▶ _SOURCE EXCERPT_:
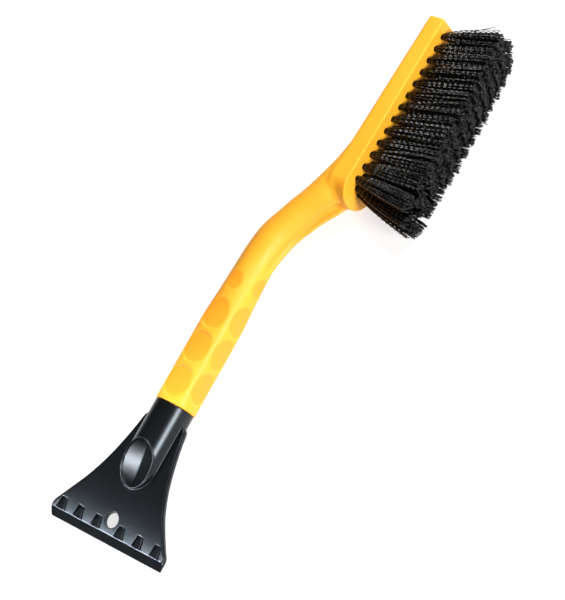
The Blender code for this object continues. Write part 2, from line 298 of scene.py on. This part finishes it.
def bar_distance(x, y, z):
    """The brush head bar: a rounded nose at the grip end, soft back edges, a crisp ridge round its face."""
    middle = BAR_START + BAR_NOSE
    nose = section_distance(x - middle, z, BAR_NOSE, BAR_HALF_WIDTH)
    outline = np.where(x < middle, nose, np.abs(z) - BAR_HALF_WIDTH)
    outline = common(outline, x - BAR_END, 1.0)
    backed = common(outline, y - back_y(x), BAR_EDGE_RADIUS)
    return common(backed, face_y(x) - y, BAR_RIDGE_RADIUS)


def bore_distance(x, y, z):
    """The socket for the scraper head's tenon, and the narrower hollow beyond it."""
    from_axis = np.hypot(y, z)
    socket = np.maximum(from_axis - SOCKET_RADIUS, x - SOCKET_DEPTH)
    return np.minimum(socket, np.maximum(from_axis - HOLLOW_RADIUS, x - HOLLOW_END))


def tuft_holes_distance(x, y, z):
    """The mouths of the tufts' holes in the bar's face."""
    holes = np.full(np.broadcast(x, y, z).shape, 1e3)
    for row_z, first, count in zip(ROW_Z, ROW_FIRST_X, ROW_COUNT):
        nearest = first + TUFT_PITCH * np.clip(np.round((x - first) / TUFT_PITCH), 0, count - 1)
        holes = np.minimum(holes, np.hypot(x - nearest, z - row_z) - TUFT_HOLE_RADIUS)
    return np.maximum(holes, y - face_y(x) - TUFT_HOLE_SHOWN)


def handle_distance(x, y, z):
    """The whole handle: grip and bend, faired into the brush head bar."""
    upper = table(x, HANDLE_STATIONS, 1)
    lower = table(x, HANDLE_STATIONS, 2)
    depth = table(x, HANDLE_STATIONS, 3)
    squareness = table(x, HANDLE_STATIONS, 4)
    grip = section_distance(y - (upper + lower) / 2, z, (upper - lower) / 2, depth, squareness)
    grip = finger_flats(grip, x, y, z)
    grip = cut(grip, flute_distance(x, y, z), 0.5)
    grip = np.maximum(grip, x - HANDLE_STATIONS[-1][0])
    fillet = np.interp(x, (205.0, 230.0), (3.0, 0.4))
    whole = joined(grip, bar_distance(x, y, z), fillet)
    whole = common(whole, np.abs(z) - BAR_HALF_WIDTH, 0.3)
    whole = common(whole, -x, 0.5)
    whole = cut(whole, bore_distance(x, y, z), 0.3)
    return cut(whole, tuft_holes_distance(x, y, z), 0.3)


def plate_middle_z(x):
    """The middle of the blade plate: level near the neck, then curving down to the edge."""
    fall = np.maximum(0.0, (PLATE_BEND_X - x) / (PLATE_BEND_X - BLADE_EDGE_X))
    return -PLATE_DROP * fall**PLATE_DROP_POWER


def plate_distance(x, y, z):
    """The blade plate, with a stepped rim along its sides and a bevel down to the scraping edge."""
    middle = plate_middle_z(x)
    half = table(x, PLATE_HALF_WIDTHS, 1)
    flare = table(x + 1, PLATE_HALF_WIDTHS, 1) - half
    side = (np.abs(y) - half) / np.hypot(1, flare)
    top = z - middle - PLATE_THICKNESS / 2
    bottom = middle - PLATE_THICKNESS / 2 - z
    inner = common(top, side + RIM_WIDTH, 0.3)
    outer = common(top + RIM_DROP, side, 0.35)
    plate = common(np.minimum(inner, outer), bottom, 0.5)
    rise = (PLATE_THICKNESS - EDGE_LAND) / BEVEL_LENGTH
    bevel_top = middle - PLATE_THICKNESS / 2 + EDGE_LAND + rise * (x - BLADE_EDGE_X)
    plate = common(plate, (z - bevel_top) / math.hypot(1, rise), 0.25)
    plate = common(plate, BLADE_EDGE_X - x, 0.25)
    return common(plate, x - PLATE_HALF_WIDTHS[-1][0], 1.5)


def thumb_frame(x, z):
    """Place along and above the sloping plane of the thumb recess."""
    u = (x - THUMB_X) * math.cos(THUMB_SLOPE) + (z - THUMB_Z) * math.sin(THUMB_SLOPE)
    w = (z - THUMB_Z) * math.cos(THUMB_SLOPE) - (x - THUMB_X) * math.sin(THUMB_SLOPE)
    return u, w


def neck_distance(x, y, z):
    """The round neck; slopes on both faces run down to the plate, and its end narrows to an oval pad."""
    neck = np.hypot(y, z) - NECK_RADIUS
    u, w = thumb_frame(x, np.abs(z))
    pad = section_distance(np.minimum(u, 0.0), y, PAD_HALF_LENGTH, NECK_RADIUS)
    neck = common(neck, pad, 0.4)
    start, bend = SLOPE_BEND
    neck = common(neck, w - bend * np.maximum(u - start, 0) ** 2, 0.5)
    return common(neck, x + GAP, 0.5)


def tenon_distance(x, y, z):
    """The round plug that sits in the grip's socket, rooted inside the neck."""
    middle = (TENON_LENGTH - TENON_ROOT) / 2
    ends = np.abs(x - middle) - (TENON_LENGTH + TENON_ROOT) / 2
    return common(np.hypot(y, z) - TENON_RADIUS, ends, 1.0)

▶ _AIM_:
Quote exactly the stretch of lines above that starts at the first one and ends at the line with "return np.maximum(holes, y", and nothing beyond it.

▶ _SOLUTION TO THIS TASK_:
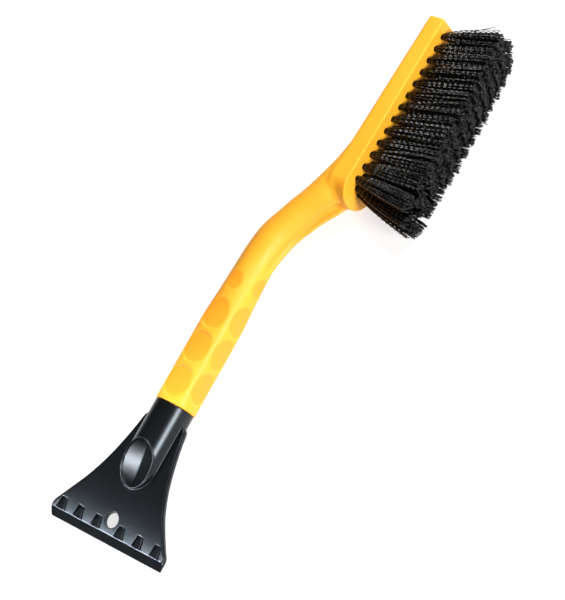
The Blender code for this object continues. Write part 2, from line 298 of scene.py on. This part finishes it.
def bar_distance(x, y, z):
    """The brush head bar: a rounded nose at the grip end, soft back edges, a crisp ridge round its face."""
    middle = BAR_START + BAR_NOSE
    nose = section_distance(x - middle, z, BAR_NOSE, BAR_HALF_WIDTH)
    outline = np.where(x < middle, nose, np.abs(z) - BAR_HALF_WIDTH)
    outline = common(outline, x - BAR_END, 1.0)
    backed = common(outline, y - back_y(x), BAR_EDGE_RADIUS)
    return common(backed, face_y(x) - y, BAR_RIDGE_RADIUS)


def bore_distance(x, y, z):
    """The socket for the scraper head's tenon, and the narrower hollow beyond it."""
    from_axis = np.hypot(y, z)
    socket = np.maximum(from_axis - SOCKET_RADIUS, x - SOCKET_DEPTH)
    return np.minimum(socket, np.maximum(from_axis - HOLLOW_RADIUS, x - HOLLOW_END))


def tuft_holes_distance(x, y, z):
    """The mouths of the tufts' holes in the bar's face."""
    holes = np.full(np.broadcast(x, y, z).shape, 1e3)
    for row_z, first, count in zip(ROW_Z, ROW_FIRST_X, ROW_COUNT):
        nearest = first + TUFT_PITCH * np.clip(np.round((x - first) / TUFT_PITCH), 0, count - 1)
        holes = np.minimum(holes, np.hypot(x - nearest, z - row_z) - TUFT_HOLE_RADIUS)
    return np.maximum(holes, y - face_y(x) - TUFT_HOLE_SHOWN)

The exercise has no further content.